Question

If a line makes an angle of \(\frac{\pi}{3}\) with each of x and y-axis, then the acute angle made by z-axis is

• A. \(\frac{\pi}{4}\)
• B. \(\frac{\pi}{6}\)
• C. \(\frac{\pi}{3}\)
• D. \(\frac{\pi}{2}\)

Answer 1

The Correct Option is A

If a line makes an angle of \(\frac{\pi}{3}\) with each of the x and y-axis, then we need to find the acute angle made by the line with the z-axis.

Let \(\alpha, \beta, \gamma\) be the angles the line makes with the x, y, and z-axis respectively. Then \(\cos^2 \alpha + \cos^2 \beta + \cos^2 \gamma = 1\).

We are given that \(\alpha = \frac{\pi}{3}\) and \(\beta = \frac{\pi}{3}\). Therefore:

\(\cos^2(\frac{\pi}{3}) + \cos^2(\frac{\pi}{3}) + \cos^2 \gamma = 1\)

\((\frac{1}{2})^2 + (\frac{1}{2})^2 + \cos^2 \gamma = 1\)

\(\frac{1}{4} + \frac{1}{4} + \cos^2 \gamma = 1\)

\(\frac{1}{2} + \cos^2 \gamma = 1\)

\(\cos^2 \gamma = 1 - \frac{1}{2} = \frac{1}{2}\)

\(\cos \gamma = \pm \sqrt{\frac{1}{2}} = \pm \frac{1}{\sqrt{2}}\)

Since we want the acute angle, we take the positive value:

\(\cos \gamma = \frac{1}{\sqrt{2}}\)

\(\gamma = \cos^{-1}(\frac{1}{\sqrt{2}}) = \frac{\pi}{4}\)

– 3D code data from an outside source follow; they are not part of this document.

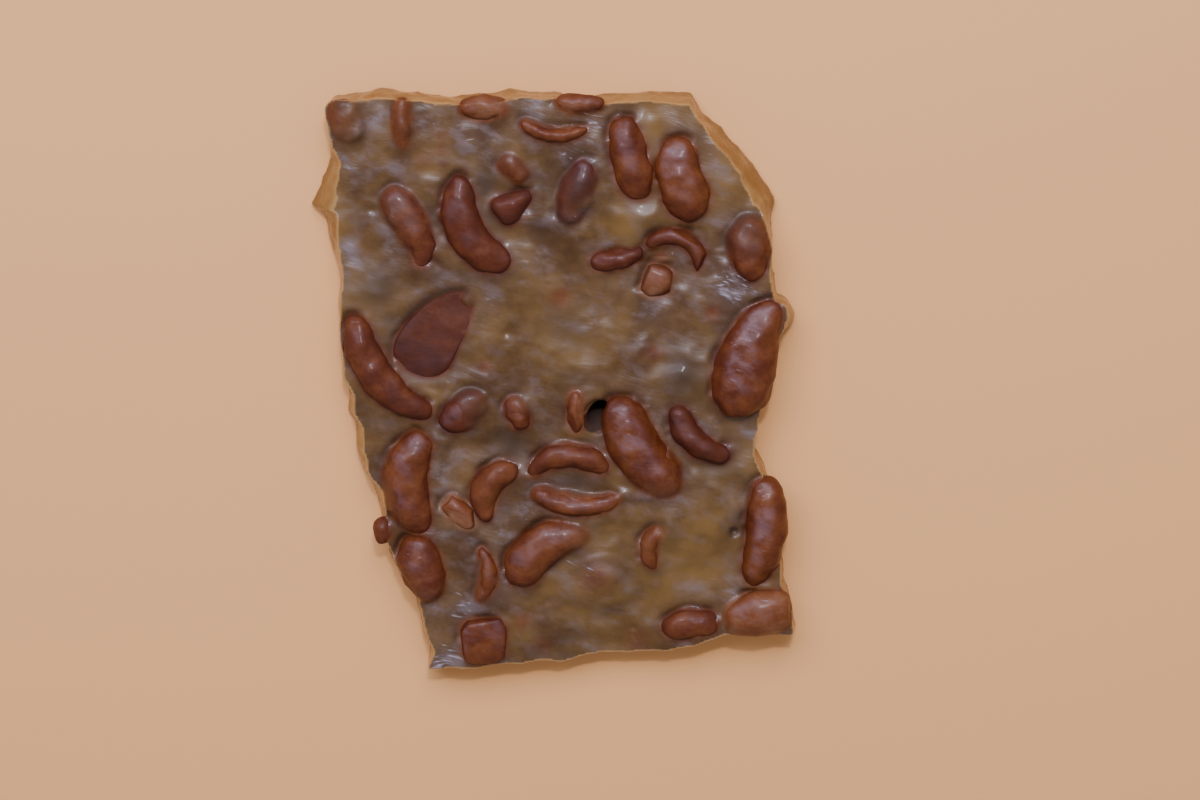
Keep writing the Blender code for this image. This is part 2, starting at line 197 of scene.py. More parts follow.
# Swells and dips of the poured face: x, y, half length, half width, turn in degrees and height.
SWELLS = [
    (24.7, -25.5, 9, 8, 0, 0.85), (8.9, -38.3, 6.8, 5.4, 10, 0.75), (23.6, 1.6, 5, 3.6, -20, 0.35),
    (16, 6.4, 2.9, 4, 0, 0.35), (-16, 47, 3.6, 3.3, 0, 0.40), (15.4, 31.3, 7.5, 3.8, 0, 0.40),
    (31.2, 41.5, 4.6, 6.8, 20, 0.40), (-21.5, -9, 2.4, 8, -10, 0.45), (0.6, -47.4, 9.5, 4.6, 5, 0.40),
    (-6.8, 21, 8.5, 6.5, 0, 0.35), (-21.6, 17.2, 7.5, 3.6, 0, 0.30), (-31, 43.5, 5.5, 5.5, 0, 0.35),
    (0.6, 3.9, 8.5, 5, -15, 0.30), (-35, 18, 4.5, 6, 0, 0.30), (31, 22, 6, 4, 20, 0.40),
    (-9, -11.5, 6, 4.5, 0, -0.60), (26.5, -13.2, 7.5, 2.8, -10, -0.50), (8, -27.4, 5.5, 2.8, 10, -0.40),
    (33.9, -9.4, 3.4, 5.5, 0, -0.35), (-24.5, 33, 2.6, 5, 20, -0.35), (3, 33.5, 3, 5.5, 0, -0.40),
    (21, 21.5, 5, 2.5, 0, -0.30), (-14, -24, 2.6, 5, 10, -0.40), (-3, -33, 5, 2.6, 20, -0.35),
    (17, 25.2, 4.6, 1.8, 10, -0.55), (18.6, 20.8, 3.6, 3.4, 0, -0.45), (-18.1, -23.2, 3.6, 3, 0, -0.35),
]
# Pits where a bubble broke: x, y, radius and depth.
PITS = [
    (33.2, -27.3, 0.75, 1.1), (27.6, -29.4, 1.7, 0.28), (-9.4, 10.6, 0.6, 0.4), (5.2, 12.4, 0.9, 0.25),
    (-33.4, 33.6, 0.7, 0.35), (18.6, 39.8, 0.6, 0.4), (-1.9, -40.8, 0.8, 0.3), (14.4, -46.2, 0.6, 0.35),
]

# Patches of the poured face: x, y, reach and strength.
GOLDEN_PATCHES = [
    (13, 29.5, 5, 0.70), (30.2, 41.5, 7, 0.8), (-23, -1.8, 3.5, 0.7), (-22, 40.5, 4, 0.2),
    (-41, 30, 5, 0.8), (-39.5, 14, 4, 0.6), (24, -30, 7, 0.7), (-36, 21.5, 3.5, 0.3),
    (4, 8, 8, 0.55), (-14, 10, 5, 0.4), (10, -52, 6, 0.5), (27.5, -25.5, 5, 0.6),
    (18, 49, 5, 0.8), (22, -34, 11, 0.8), (-36.5, 3, 5, 0.4), (33, 9, 4, 0.6), (37, -12, 4, 0.5),
]
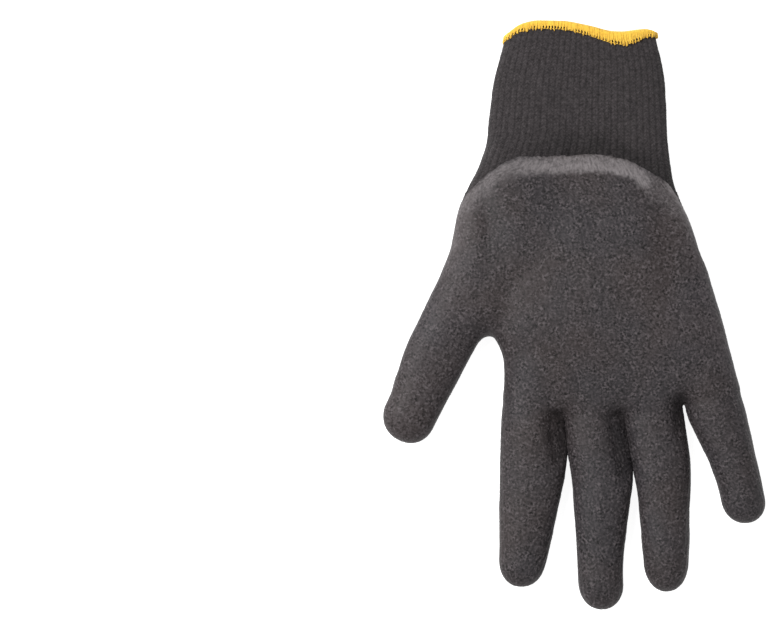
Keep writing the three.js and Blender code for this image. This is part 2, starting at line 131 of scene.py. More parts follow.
RING_ROWS = (
    (0.0, 34.0, 8.0, 3.0, 15.0),
    (-20.0, 33.4, 9.8, 0.6, 19.0),
    (-40.0, 33.6, 12.4, 0.0, 18.0),
    (-52.0, 35.2, 12.4, 0.0, 17.6),
    (-63.7, 37.3, 12.0, 0.0, 17.1),
    (-74.0, 38.4, 10.9, 0.1, 16.6),
    (-84.4, 38.7, 10.2, 0.3, 16.1),
    (-94.8, 39.3, 9.6, 0.6, 15.6),
    (-105.2, 39.6, 8.7, 1.0, 15.1),
    (-112.1, 39.7, 8.5, 1.2, 14.8),
    (-122.0, 39.7, 8.4, 1.4, 14.4),
)
LITTLE_ROWS = (
    (-5.0, 54.0, 7.0, 3.0, 14.0),
    (-20.0, 56.2, 9.4, 0.6, 18.6),
    (-32.0, 58.6, 11.2, 0.1, 18.6),
    (-42.9, 61.0, 12.2, 0.0, 18.4),
    (-49.8, 63.5, 11.4, 0.0, 17.9),
    (-56.8, 66.1, 10.3, 0.1, 17.3),
    (-63.7, 68.6, 9.4, 0.3, 16.7),
    (-70.6, 70.7, 8.9, 0.6, 16.1),
    (-77.5, 72.6, 8.5, 0.9, 15.6),
    (-82.0, 73.4, 8.9, 1.2, 15.1),
    (-92.0, 73.8, 9.0, 1.4, 14.8),
)
# Rows: distance from the ball of the thumb, centre, half width, underside, top, along a slanted line.
THUMB_ROWS = (
    (-24.0, -3.0, 13.4, 1.0, 15.0),
    (-13.1, -1.5, 17.2, 0.6, 17.2),
    (0.0, -0.3, 19.7, 0.2, 20.2),
    (13.0, 0.4, 19.6, 0.0, 22.0),
    (27.2, 2.3, 17.3, 0.3, 22.3),
    (41.7, 0.8, 14.8, 1.0, 21.4),
    (57.3, -1.1, 13.2, 1.8, 20.2),
    (72.4, -1.7, 12.9, 2.6, 19.3),
    (79.0, -1.5, 12.7, 2.9, 19.0),
    (86.0, -0.9, 11.8, 3.2, 18.8),
    (92.0, -0.3, 10.9, 3.4, 18.6),
    (97.0, -0.2, 10.4, 3.6, 18.5),
    (102.0, -0.5, 10.6, 3.7, 18.4),
    (116.0, 0.0, 10.6, 3.9, 18.2),
)
THUMB_START = (-28.2, 47.5)
THUMB_TURN = 25.2
THUMB_ROLL = 7.0
# The web between thumb and palm: middle x, y, z and half sizes.
WEB = ((-37.2, 5.5, 9.6), (8.2, 11.0, 8.2))

# Soft creases of the palm: (x, y) from, (x, y) to, depth, spread.
CREASES = (
    ((-38.0, 48.0), (-34.0, 26.0), 1.3, 5.5),
    ((37.0, 46.0), (40.5, 12.0), 1.2, 6.5),
    ((-6.8, -43.6), (-4.8, -59.0), 4.4, 2.3),
    ((-10.4, -45.0), (-8.2, -62.0), 3.4, 3.6),
    ((19.6, -43.6), (24.0, -66.0), 4.4, 2.3),
    ((16.0, -45.0), (20.6, -68.0), 3.4, 3.6),
    ((46.2, -34.0), (46.6, -44.0), 2.6, 2.6),
    ((43.6, -37.0), (45.0, -50.0), 2.0, 3.6),
)

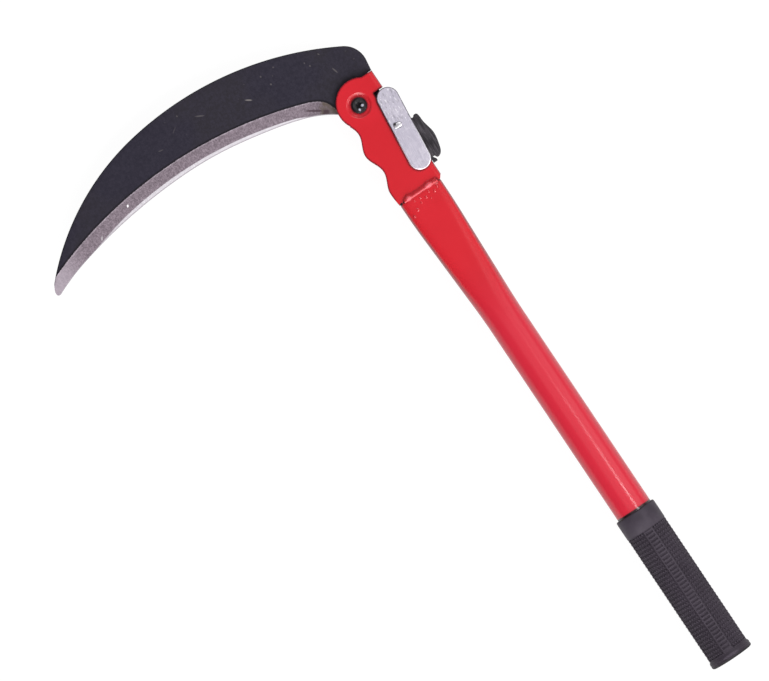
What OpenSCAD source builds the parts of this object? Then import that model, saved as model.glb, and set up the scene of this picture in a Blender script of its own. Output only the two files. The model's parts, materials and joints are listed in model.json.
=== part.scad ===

Therefore, the acute angle made by the line with the z-axis is \(\frac{\pi}{4}\).

Thus, the correct option is (A) \(\frac{\pi}{4}\).

Answer 2

Let the direction cosines be $ l, m, n $. Then $ l = \cos \alpha $, $ m = \cos \beta $, $ n = \cos \gamma $. 

Given $ \alpha = \frac{\pi}{3} $, $ \beta = \frac{\pi}{3} $, so:

$$ l = \cos \frac{\pi}{3} = \frac{1}{2}, \quad m = \cos \frac{\pi}{3} = \frac{1}{2}. $$

We know that $ l^2 + m^2 + n^2 = 1 $. Substituting $ l $ and $ m $:

$$ \left(\frac{1}{2}\right)^2 + \left(\frac{1}{2}\right)^2 + n^2 = 1 \implies \frac{1}{4} + \frac{1}{4} + n^2 = 1 \implies \frac{1}{2} + n^2 = 1 \implies n^2 = \frac{1}{2}. $$ $$ n = \pm \frac{1}{\sqrt{2}}. $$

If $ \cos \gamma = \frac{1}{\sqrt{2}} $, then $ \gamma = \frac{\pi}{4} $. If $ \cos \gamma = -\frac{1}{\sqrt{2}} $, 

then $ \gamma = \frac{3\pi}{4} $. 

Since we need the acute angle, $ \gamma = \frac{\pi}{4} $.